### REQUIRED WORK
Reproduce verbatim the final portion of the material below, from the line containing "Model this object" through its last line, and nothing else.

### GIVEN RECORDS

********************

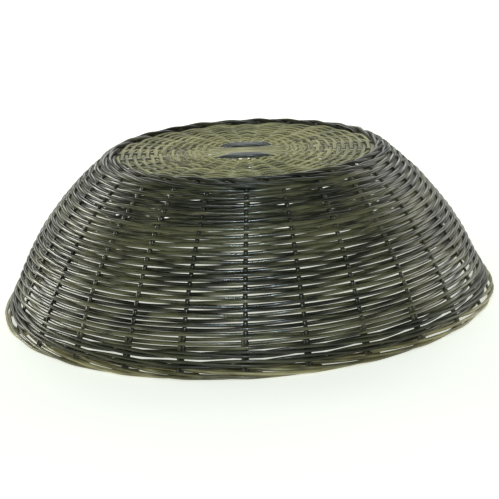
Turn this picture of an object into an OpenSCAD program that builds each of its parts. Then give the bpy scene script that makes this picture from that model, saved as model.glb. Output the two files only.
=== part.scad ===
// Round woven basket, kept bottom-up: it stands on its rim and shows its base on top.
// The origin is the centre of the circle that the rim stands on, with +Z up towards the base.

/* [Overall] */
// Outside diameter at the rim
rim_d = 400; // [390:1:410]
// Height from the rim to the top of the foot ring
height = 126; // [122:1:128]
// Outside diameter of the foot ring's flat top
foot_d = 220; // [216:1:222]

/* [Wall shape] */
// Lean of the wall from upright at the rim, in degrees
rim_lean = 23; // [22:0.5:24]
// Lean of the wall from upright at the foot, in degrees
foot_lean = 54; // [53:0.5:55]

/* [Cane] */
// Number of side stakes, which is also the number of base stick ends
stake_count = 26; // [24, 26, 28]
// Thickness of a side stake
stake_d = 3; // [2.8:0.1:3.3]
// Thickness of a base stick
stick_d = 4; // [3.8:0.1:4.2]
// Thickness of the cane that the rounds are woven with
weaver_t = 2.4; // [2.2:0.1:2.6]
// Thickness of the cane in the wale under the border
wale_t = 3.2; // [3:0.1:3.4]
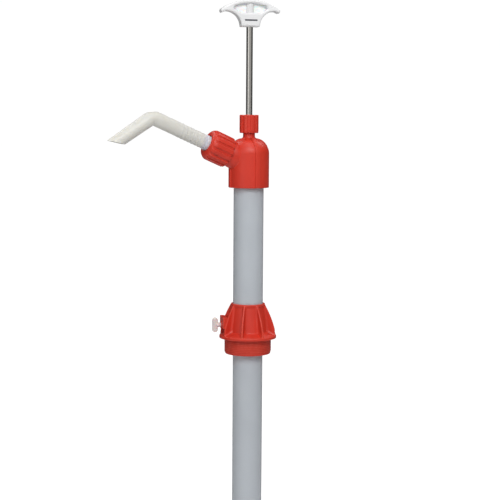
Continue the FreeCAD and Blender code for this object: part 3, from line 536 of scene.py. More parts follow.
def drawn_lines():
    """Fine lines along Z left by grinding, with a slow tone drift."""
    group, given, out = effect("drawn_lines", {"Line scale": 1500.0}, ["Height", "Tone"])
    place = group.nodes.new("ShaderNodeTexCoord").outputs["Object"]
    squeeze = feed(group, group.nodes.new("ShaderNodeMapping"), Vector=place, Scale=(1, 1, 0.012))
    lines = noise(group, given["Line scale"], 3.0, squeeze.outputs[0])
    feed(group, out, Height=lines, Tone=noise(group, 60.0, 2.0, squeeze.outputs[0]))
    return group


MOULDED, EDGE_WEAR_AND_HIGHLIGHT, DRAWN = moulded_skin(), handled_edges(), drawn_lines()


def use(tree, group, **inputs):
    node = tree.nodes.new("ShaderNodeGroup")
    node.node_tree = group
    return feed(tree, node, **inputs).outputs


def blended(tree, factor, first, second):
    mix = tree.nodes.new("ShaderNodeMix")
    mix.data_type = "RGBA"
    tree.links.new(factor, mix.inputs["Factor"])
    for socket, colour in ((mix.inputs["A"], first), (mix.inputs["B"], second)):
        if isinstance(colour, bpy.types.NodeSocket):
            tree.links.new(colour, socket)
        else:
            socket.default_value = (*colour, 1)
    return mix.outputs["Result"]


def spread(tree, source, low, high, out_low, out_high):
    return feed(tree, tree.nodes.new("ShaderNodeMapRange"), Value=source, From_Min=low,
                From_Max=high, To_Min=out_low, To_Max=out_high).outputs[0]


def painted_shade_along_axis(material, origin, axis, start, end, colour):
    """Blends a given colour into a piece's base colour where it lies near its root, measured along an
    axis; used to paint shade.
    """
    tree = material.node_tree
    socket = tree.nodes["Principled BSDF"].inputs["Base Color"]
    place = tree.nodes.new("ShaderNodeTexCoord").outputs["Object"]
    from_root = tree.nodes.new("ShaderNodeVectorMath")
    from_root.operation = "SUBTRACT"
    feed(tree, from_root, in_0=place, in_1=tuple(origin))
    distance = tree.nodes.new("ShaderNodeVectorMath")
    distance.operation = "DOT_PRODUCT"
    feed(tree, distance, in_0=from_root.outputs[0], in_1=tuple(axis))
    share = spread(tree, distance.outputs["Value"], start, end, 1.0, 0.0)
    inner = socket.links[0].from_socket
    tree.links.new(blended(tree, share, inner, colour), socket)


def finish(name, light, dark, gloss, grain=1800.0, depth=0.05 * MM, edge_wear_and_highlight=None, edge_paling_amount=0.6,
           skin=None, **plain):
    """A finish: tone drift between two colours, uneven gloss, fine relief and rubbed edges, whose paler
    colour is partly wear and partly painted edge highlight.
    """
    material = bpy.data.materials.new(name)
    material.use_nodes = True
    tree = material.node_tree
    shader = tree.nodes["Principled BSDF"]
    if skin is DRAWN:
        marks = use(tree, DRAWN, Line_scale=grain)
        tone = marks["Tone"]
    else:
        marks = use(tree, MOULDED, Grain_scale=grain)
        tone = marks["Drift"]
    colour = blended(tree, spread(tree, tone, 0.3, 0.7, 0.0, 1.0), dark, light)
    # Paler edges: partly rubbed wear, partly painted highlight on edges.
    if edge_wear_and_highlight:
        edges = use(tree, EDGE_WEAR_AND_HIGHLIGHT, Amount=edge_paling_amount)["Worn"]
        colour = blended(tree, edges, colour, edge_wear_and_highlight)
    tree.links.new(colour, shader.inputs["Base Color"])
    tree.links.new(spread(tree, marks["Height"], 0.2, 0.8, gloss[0], gloss[1]),
                   shader.inputs["Roughness"])
    bump = feed(tree, tree.nodes.new("ShaderNodeBump"), Height=marks["Height"], Distance=depth,
                Strength=1.0)
    tree.links.new(bump.outputs[0], shader.inputs["Normal"])
    for key, setting in plain.items():
        shader.inputs[key.replace("_", " ")].default_value = setting
    return material


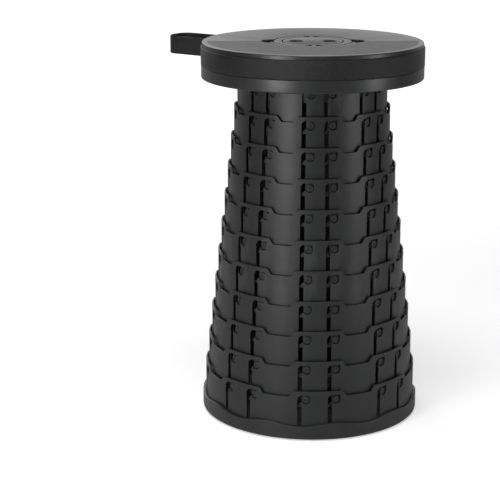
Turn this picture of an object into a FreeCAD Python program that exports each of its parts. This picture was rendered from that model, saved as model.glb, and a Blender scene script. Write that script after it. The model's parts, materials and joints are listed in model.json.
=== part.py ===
import FreeCAD, Part
import math
import os

# A collapsible telescopic stool, standing extended on z = 0, in millimetres.
# Twelve thin rings nest in each other like a drinking cup. The widest one stands in the
# base and the narrowest one carries the seat. Each ring hangs by eight pairs of studs in
# hooked slots of the next wider ring.
# The front is -Y, the seat's dividing line runs along X, and a turn is counted from the
# front towards +X.

# Rings
RING_COUNT = 12
TRAVEL = 35.0
RING_HEIGHT = 55.0
BASE_RING_RADIUS = 127.6
RING_WALL = 1.6
RING_GAP = 2.3

# Castle edge of a ring: merlons with two flat panels for the slots, and notches between them
MERLON_COUNT = 8
MERLON_TURN = 2.75
PANEL_OFFSET = 8.5
MERLON_EDGE = 10.3
NOTCH_SLANT = 5.2
NOTCH_DEPTH = 7.0

# Hooked slots and studs, measured sideways from the middle of their panel
SLOT_SIDE = -4.95
SLOT_WIDTH = 6.7
SLOT_TOP_MARGIN = 4.2
SLOT_FLOOR_BAND = 2.6
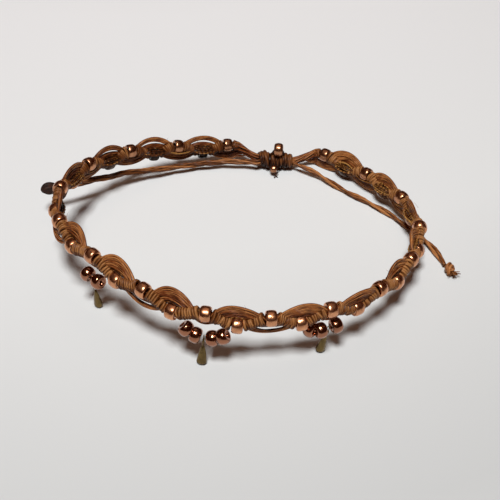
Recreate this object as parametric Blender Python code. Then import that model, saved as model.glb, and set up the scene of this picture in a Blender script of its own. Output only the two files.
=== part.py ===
"""Macrame bracelet: a wavy knotted cord band with metal beads, three beaded drops and a sliding knot.

The band is laid out on a closed, slightly uneven loop.  Distances along the loop are "run", the
direction square to the loop's plane is "rise" and the direction away from the wrist is "out".
All sizes are metres, +Z is up and the bracelet rests on the floor at z = 0.
"""
import math
from collections import namedtuple

import bmesh
import bpy
import numpy as np
from mathutils import Matrix, Vector

Dangle = namedtuple("Dangle", "crest depth fullness shift lean before after swing")

MM = 0.001
FULL_TURN = 2 * math.pi

# Loop of the bracelet as it lies: mean radius, waviness of the outline, and how high it is held.
# The waviness is in shares of the radius, and the rise and fall in shares of the height.
LOOP_RADIUS = 33.794 * MM
LOOP_SAMPLES = 2880
OUTLINE_COSINE = {2: -0.0502, 3: -0.0058, 4: 0.0193, 5: -0.0018, 6: -0.0063}
OUTLINE_SINE = {2: 0.0034, 3: -0.0257, 4: -0.0094, 5: -0.0016, 6: -0.0058}
LOOP_HEIGHT = 7.859 * MM
HEIGHT_COSINE = {1: -0.4423, 2: -0.1318, 3: -0.0181}
HEIGHT_SINE = {1: 0.3886, 2: 0.0425, 3: -0.0400}

# Repeat of the pattern: crests carry a bead on the upper edge, troughs one on the lower edge.  The
# crests share out the loop that the sliding knot and the room beside it leave, and their pitch
# varies round the loop by these shares of itself.
CREST_COUNT = 17
PITCH_COSINE = {1: -0.0119, 2: -0.0082, 3: 0.0245, 4: -0.0170}
PITCH_SINE = {1: 0.0040, 2: -0.0406, 3: 0.0227, 4: -0.0156}
WAVE_RISE = 0.80 * MM
KNOT_LENGTH = 9.4 * MM
KNOT_ROOM = 7.005 * MM
KNOT_PLACE = -7.632 * MM

# Beads and cord.
BEAD_DIAMETER = 3.0 * MM
BEAD_LENGTH = 2.0 * MM
BEAD_HOLE = 1.1 * MM
BEAD_RIM = 0.35 * MM
BEAD_SIDES = 10
CORD = 0.5 * MM
CLEARANCE = 0.3 * MM
SPINE_DIAMETER = 1.6 * MM
SPINE_SIDES = 6
STRAND_SIDES = 6

# Bundles of working cord, two cords side by side in each.  The leans tell how far the middle of
# each arch or swag sits out from the band, as shares of BOW_LEAN, from the left of the knot.
PAIR_HEIGHT = 2 * CORD
PAIR_AREA = PAIR_HEIGHT * 1.2 * CORD
BOW_LEAN = 1.0 * MM
ARCH_TOP = 3.40 * MM
ARCH_LEAN = (0.0, 0.3, 0.0, -0.3, -1.2, -1.2, -1.2, -1.3, -0.1, 0.2, 0.6, -1.0, -2.0, -1.0, 0.0, 0.6)
SWAG_FOOT = 2.70 * MM
SWAG_LEAN = (0.0, 0.0, 0.0, 0.2, 0.5, 0.8, 0.0, 0.0, 0.0, -0.5, 0.0, -1.2, -0.8, 0.0, 0.0, 0.0, 0.0)
HITCH_NEAR = 2.3 * MM
HITCH_FAR = 3.95 * MM
ARCH_SLIT = 0.40 * MM
SWAG_SLIT = 0.20 * MM
BUNDLE_FULLNESS = 0.75
OUTER_STEPS = 7
INNER_STEPS = 6

# Sliding knot at the back with its two beads.
KNOT_HEIGHT = 3.6 * MM
KNOT_THICKNESS = 3.6 * MM
KNOT_SIDES = 12
KNOT_STEPS = 6
STRAND_DIAMETER = 1.8 * MM
SHORT_SLOPE = 2.4 * MM
SMALL_BEAD_DIAMETER = 1.8 * MM
SMALL_BEAD_LENGTH = 1.4 * MM
SMALL_BEAD_HOLE = 0.7 * MM
KNOT_SAG_IN = 4.2 * MM
KNOT_SAG_DOWN = 0.9 * MM
KNOT_SAG_EDGE = 3.0
KNOT_SAG_POWER = 1.2
STRAND_DROP = 7.0 * MM
STRAND_STEPS = 6
LEVEL_LIMIT = 0.8
KNOT_END = 0.82
SMALL_BEAD_SHIFT = 0.1 * MM
SMALL_BEAD_DROP = 0.7 * MM
SMALL_BEAD_IN = 2.85 * MM
TOP_BEAD_SHIFT = 0.6 * MM
TOP_BEAD_TURN = math.radians(16)

# Strings of beads under three crests, each with a brass drop.  A string starts and ends
# STRING_REACH from its crest.  Each row gives the crest, how deep and how full the string sags,
# how far along the band its middle and how far out its first half sit, the beads before and after
# the drop, and how far the drop's foot swings across the floor, in shares of that reach.
STRING_BEAD_LENGTH = 2.0 * MM
STRING_REACH = 4.5 * MM
STRING_STEPS = 192
STRING_SIDES = 8
STRING_BEAD_GAP = 0.1 * MM
EYE_ROOM = 1.1 * MM
LIP = 0.04 * MM
DANGLES = {
    "left": Dangle(6, 1.244, 0.50, -0.178, 0.0, 1, 1, (0.067, 0.044)),
    "middle": Dangle(8, 1.244, 0.50, -0.133, 0.0, 2, 2, (-0.133, -0.200)),
    "right": Dangle(10, 0.978, 0.35, -0.622, -0.711, 2, 1, (-0.289, 0.0)),
}
WIRE = 0.4 * MM
EYE_INSIDE = 1.1 * MM
HANG_GAP = 0.2 * MM
EYE_SIDES = 8
WIRE_SIDES = 5
DROP_FOOT_DIAMETER = 1.65 * MM
DROP_NECK_DIAMETER = 0.50 * MM
DROP_FLARE = 0.7
DROP_LENGTH = 4.4 * MM
DROP_SIDES = 8
DROP_STATIONS = (0.0, 0.2, 0.45, 0.7, 0.88, 0.96, 1.0)
DROP_TIP = 0.6

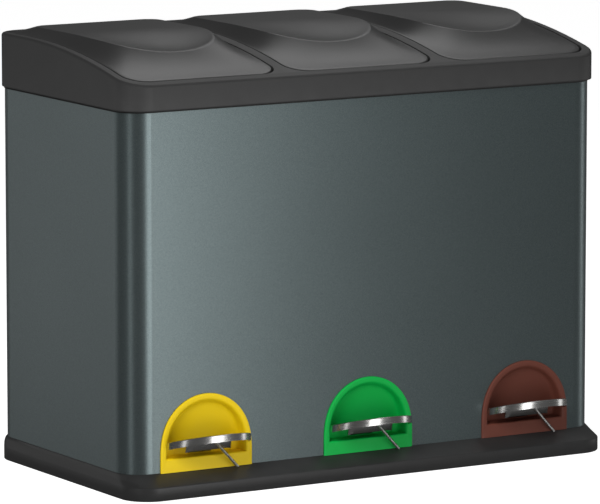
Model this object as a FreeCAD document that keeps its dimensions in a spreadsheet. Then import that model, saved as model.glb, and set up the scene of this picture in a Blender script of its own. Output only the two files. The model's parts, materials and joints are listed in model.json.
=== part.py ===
"""Three-compartment pedal bin for sorting waste: a folded steel body on a moulded base, a moulded top frame
with three hinged lids, and one pedal, lever and lift rod for each lid.

Millimetres. X runs to the right along the width, Y to the back, Z up. The floor is Z = 0. Each sub-part is
drawn about the centre of the steel body, and its Placement carries it to its compartment and to the origin,
which is the middle of the whole object's footprint.
"""
import FreeCAD, Part
import math
import os
import re

import Sketcher

doc = FreeCAD.newDocument("pedal_bin")
sheet = doc.addObject("Spreadsheet::Sheet", "dims")

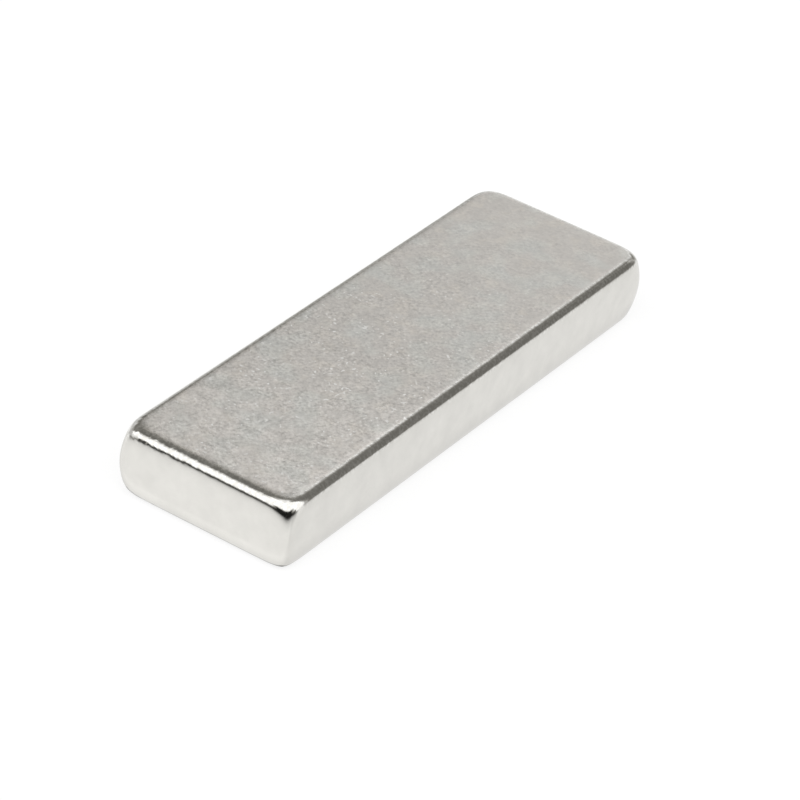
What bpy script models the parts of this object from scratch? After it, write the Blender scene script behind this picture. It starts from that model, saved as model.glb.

********************

### RESPONSE TO THIS TASK
Model this object as a FreeCAD document that keeps its dimensions in a spreadsheet. Then import that model, saved as model.glb, and set up the scene of this picture in a Blender script of its own. Output only the two files. The model's parts, materials and joints are listed in model.json.
=== part.py ===
"""Three-compartment pedal bin for sorting waste: a folded steel body on a moulded base, a moulded top frame
with three hinged lids, and one pedal, lever and lift rod for each lid.

Millimetres. X runs to the right along the width, Y to the back, Z up. The floor is Z = 0. Each sub-part is
drawn about the centre of the steel body, and its Placement carries it to its compartment and to the origin,
which is the middle of the whole object's footprint.
"""
import FreeCAD, Part
import math
import os
import re

import Sketcher

doc = FreeCAD.newDocument("pedal_bin")
sheet = doc.addObject("Spreadsheet::Sheet", "dims")

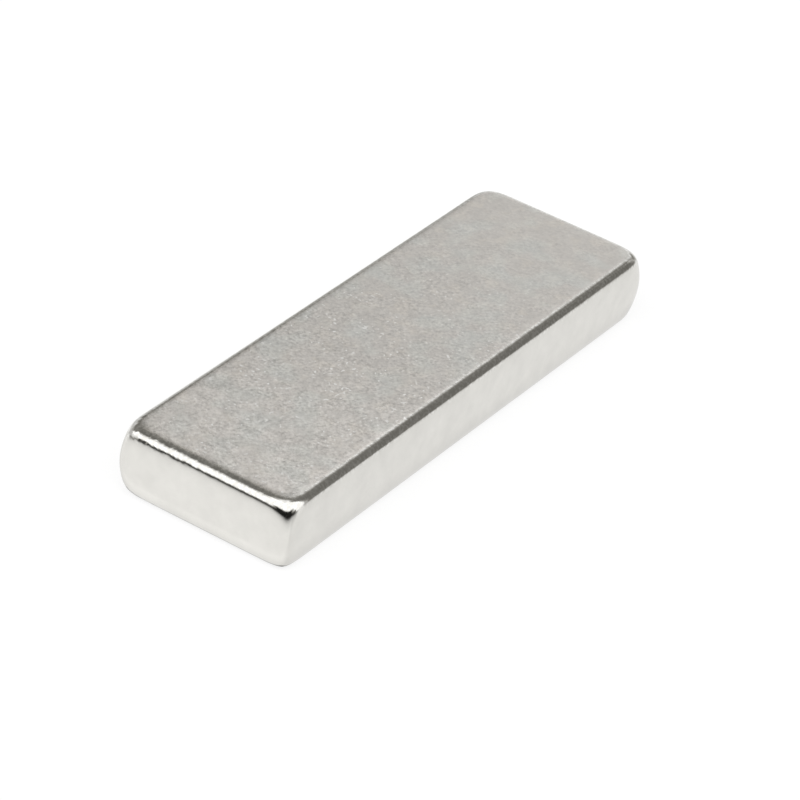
What bpy script models the parts of this object from scratch? After it, write the Blender scene script behind this picture. It starts from that model, saved as model.glb.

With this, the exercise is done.